Deconstructing cultural norms: Gladys Nilsson’s Smart Dressing (left) and Karl Wirsum’s Stork Reality.
In the media-saturated world of the 1960s, Pop, Op and other forms of abstract imagery ruled the art world. The works of Mark Rothko, Jasper Johns and others boasted a cool austerity, steering away from the human form and taking an arm’s-length abstract stance.
Halfway across the country, a group of Chicago artists, many affiliated with the Art Institute of Chicago, embraced a different aesthetic. Advertising, comic books and other forms of commercial art blended with the broad collections of the Art Institute and ethnographic displays at the Field Museum of Natural History in their influence on paintings and drawings of the human figure.

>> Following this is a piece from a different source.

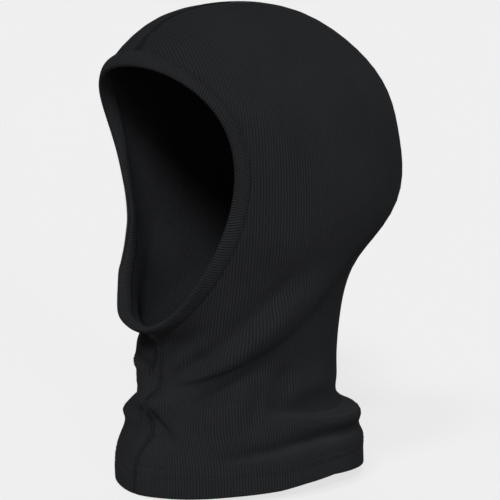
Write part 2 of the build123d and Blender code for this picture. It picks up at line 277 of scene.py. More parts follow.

The Chicago Imagists, as they came to be called, found art a very personal medium, embracing the human body in its many — and often grotesque — forms. The Imagists were not just making an Artistic Statement; they just wanted to have fun.
On Aug. 11, The Madison Museum of Contemporary Art opened an intimate exhibition in its Henry Street Gallery showcasing 17 objects from its own Chicago Imagists collection of 184 pieces. Eye Deal: Abstract Bodies of the Chicago Imagists, which runs through June 9, stresses the group’s use of the human form as a way to lampoon the often absurd definition of beauty reflected in advertising and other mass media imagery, according to curator Mel Becker Solomon.
“Chicago was the center of figural art during a time when drawing the body was considered passé,” Solomon says. “But this group concentrated on exposing the ugly realities of the body.”
The MMoCA exhibition highlights work of artists Sarah Canright, Art Green, Gladys Nilsson and others. The imagery, rife with violence, sexual innuendo and social commentary, does its best to deconstruct cultural norms and lay bare the imperfections of the human form.
In “Vertical Amnesia” (1980), Christina Ramberg creates the suggestion of a person as an empty garment, combining textures of fabric, wood grain, paper and skin to reinforce the notion that everything consists of matter.
Jim Nutt’s etching, “Oh Dat Sally” (1967-68), features a painful grooming ritual in which the subject wields a sharp blade to remove her physical imperfections, including hands, feet, lips and eyes, lampooning beauty ads of the day.
The works make a strident and often humorous statement against current conventions.
“All of the artists were looking at the collection and realizing you don’t have to subscribe to what art historians and critics say,” Solomon says. “You can paint what makes you happiest and pleases your eye.
“I think there is something really lovely about that.”